Mr. Runnicles returned to start the Wagner excerpts with the Ride of the Valkyries, that Act III curtain-raiser from Die Walküre beloved of Army colonels and a certain, magic helmet wearing rabbit-hunter. Although the early horn-calls featured a few false notes at the top of the phrase, the players settled in to create the illusion of soaring flight and wild warrior women without the aid of sopranos, costumes, or rising and falling planks. The cellos were particularly fine here, supplying the tricky "horse" rhythms that are the engines of this piece.

The conductor then picked up a convenient microphone to address the audience. He explained that when Wagner first composed the operas, he also created these orchestral arrangements as a way to get the music heard away from his opera house in Bayreuth. Mr. Runnicles then added that the next pieces on the program included the Forest Murmurs from Act II of Siegfried, and then three long sections extracted from the pages of Götterdämmerung.

The Forest Murmurs had a glowing, transparent sound, with warm rich bowing from the cellos answered by the tweets and twitters of flute, English horn and clarinet. The excerpt was in two sections, played seamlessly together to neatly omit the brief brawl between Siegfried and the dragon Fafnir, a section of the opera that many Wagnerians might wish to skip in the theater. Even without the dragon, Mr. Runnicles sped the tempo to create the sound of a hungry young man racing off into the wilderness to woo Brunnhilde, the fabulous bride (and Valkyrie) sleeping on a nearby mountaintop.

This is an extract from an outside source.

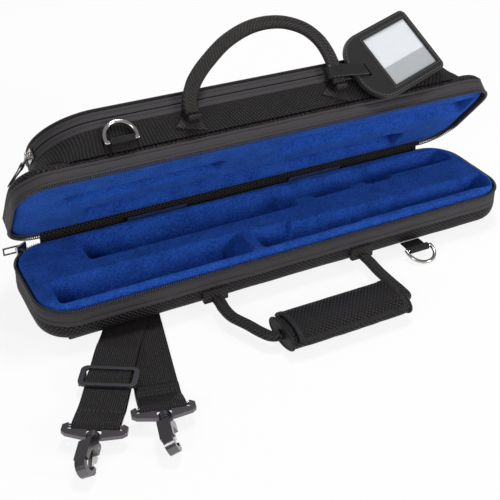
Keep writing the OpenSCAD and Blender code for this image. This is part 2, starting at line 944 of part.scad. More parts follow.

Ensemble and maestro collaborated to create a Dawn and Rhine Journey that illustrated Wagner's art of transition. This music starts with low, muttering lines for the basses. These slowly give way to ascending horn calls and a low, mellifluous melody on the bass clarinet. The great crescendo was played with a lightness of texture and power that showed the muscle underneath Wagner's orchestral excess, and the brilliant economy of phrase. The Rhine Journey was even better, with harps, percussion and brass getting in to describe the trip through the Magic Fire, the swelling rushing river itself, and ultimately the evil of the ring and the plotters awaiting Siegfried's arrival in the next scene.

The concert ended with two excerpts from the last act of Götterdämmerung depicting the climactic events of the cycle in purely orchestral terms. Unusually, Mr. Runnicles chose to start from a few minutes before the Funeral Music, including the harsh, dark chords that depict the murder of Siegfried and the reprise of music from earlier in the cycle that evokes his final thoughts of Brunnhilde. From there, the orchestra went headlong into the funeral march, played to mournful, stirring effect. After this massive funeral, the beauties of the Immolation Scene seemed almost anti-climactic, especially given the absence of a soprano to sing that famous death scene.